The latest Primary Mortgage Market Survey (PMMS) from Freddie Mac, for the week ending March 31, 2022 found the 30-year fixed-rate mortgage up again, averaging 4.67%, with an average 0.8 point, over last week’s reading of 4.42%. A year ago at this time, the 30-year FRM averaged 3.18%.
Also this week, Freddie Mac reported the 15-year FRM averaged 3.83% with an average 0.8 point, up from last week when it averaged 3.63%. A year ago at this time, the 15-year FRM averaged 2.45%.
“Mortgage rates continued moving upward in the face of rapidly rising inflation as well, as the prospect of strong demand for goods and ongoing supply disruptions,” said Sam Khater, Freddie Mac’s Chief Economist. “Purchase demand has weakened modestly, but has continued to outpace expectations. This is largely due to unmet demand from first-time homebuyers, as well as a select few who had been waiting for rates to hit a cyclical low.”
And as rates continue to rise, buyers are feeling the crunch as the Mortgage Bankers Association (MBA) reported yesterday, overall mortgage application volume continued to fall, dropping 6.8% week-over-week. Also tailing off is refi volume, falling to 40.6% of total mortgage applications from 44.8% the previous week.

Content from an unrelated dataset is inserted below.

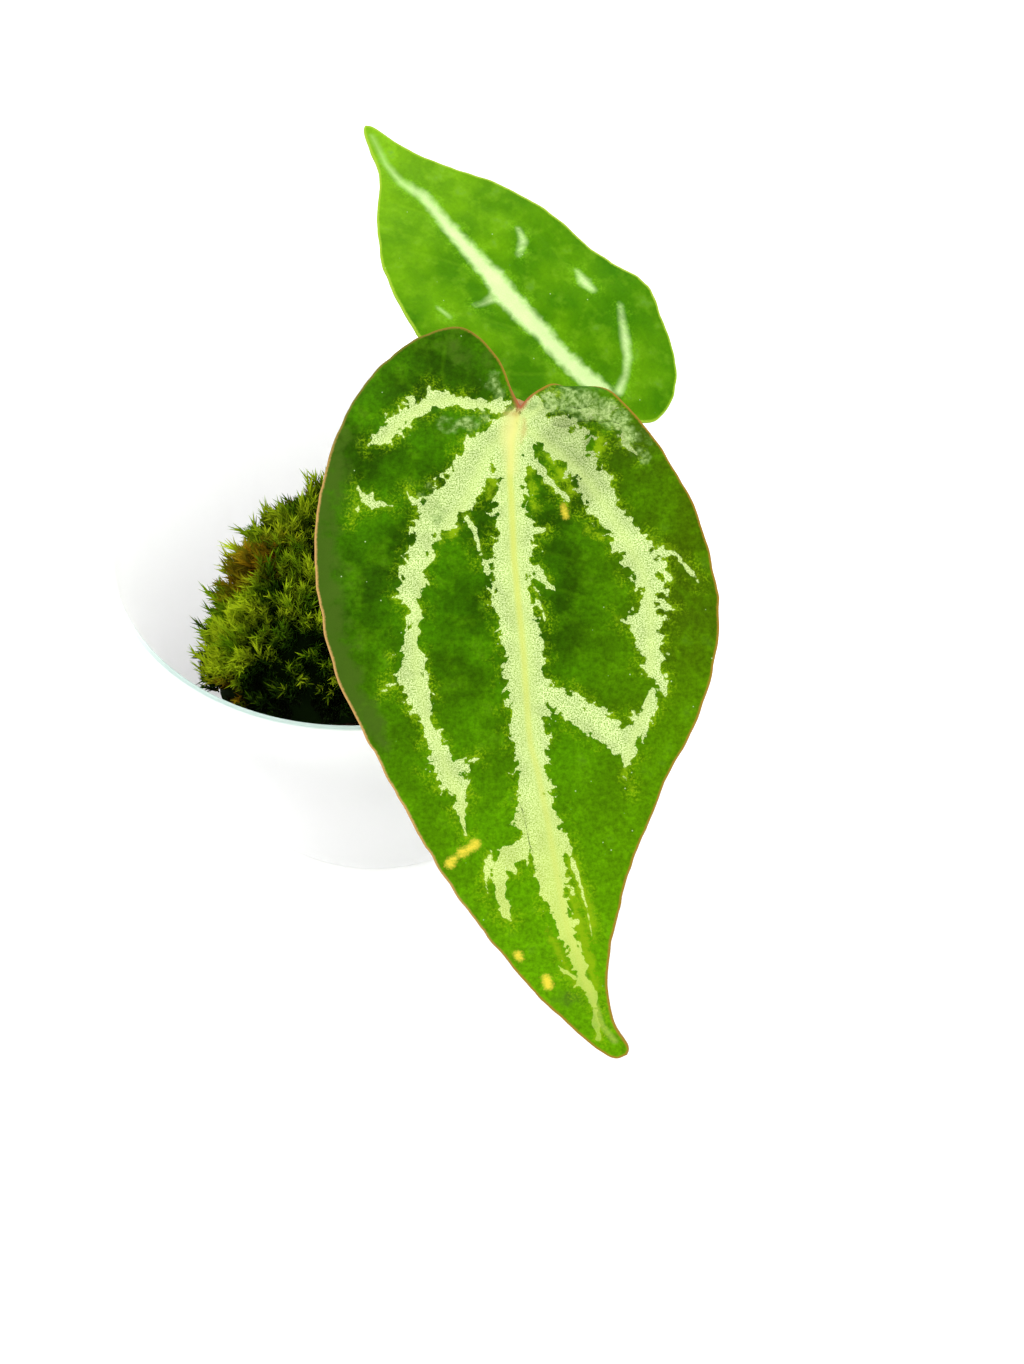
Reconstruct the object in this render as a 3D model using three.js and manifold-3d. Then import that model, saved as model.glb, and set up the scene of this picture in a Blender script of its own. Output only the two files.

“Continuing on the recent trajectory, would have mortgage rates hitting 5% within a matter of weeks, but longer-term rates have receded somewhat this week as investors reassess the economic outlook,” commented Danielle Hale, Chief Economist for Realtor.com. “A very strong labor market in which job openings and worker quits remain near highs is making it difficult for firms to hire the workers that they need. This could slow the pace at which mortgage rates reach that 5% milestone, granting a temporary reprieve to home shoppers hoping to find a home and lock in a rate before they trend higher.”
Keeping pace with the hike in mortgage rates is the price of homes, which continue to outprice most first-time buyers and are causing affordability issues for many.
Redfin reports that housing prices jumped the most since summer 2021—up 17% year-over-year to a new high. Simultaneous, a 7% drop in new listings has kept homebuyer competition elevated as well with the median asking price of newly listed homes increasing 15% year-over-year to $398,850.
“Already, home prices have continued their recent climb, with home sales prices according to Case-Shiller accelerating and home asking prices hitting a new high of $405,000,” added Hale. “Rising mortgage rates are an added consideration for buyers, when rising costs are already widespread for other budget items such as groceries and gas. With rents continuing to rise at a double-digit pace nationwide and in many markets, buyers remain motivated. For today’s home shoppers, financing 80% of a home at the median listing price, the monthly mortgage payment is up more than $440 or more than 36% compared to a year ago. The steep increase in costs is likely to price out some buyers, and may lead to more options and less competition for home shoppers who can afford to stick with their home search.”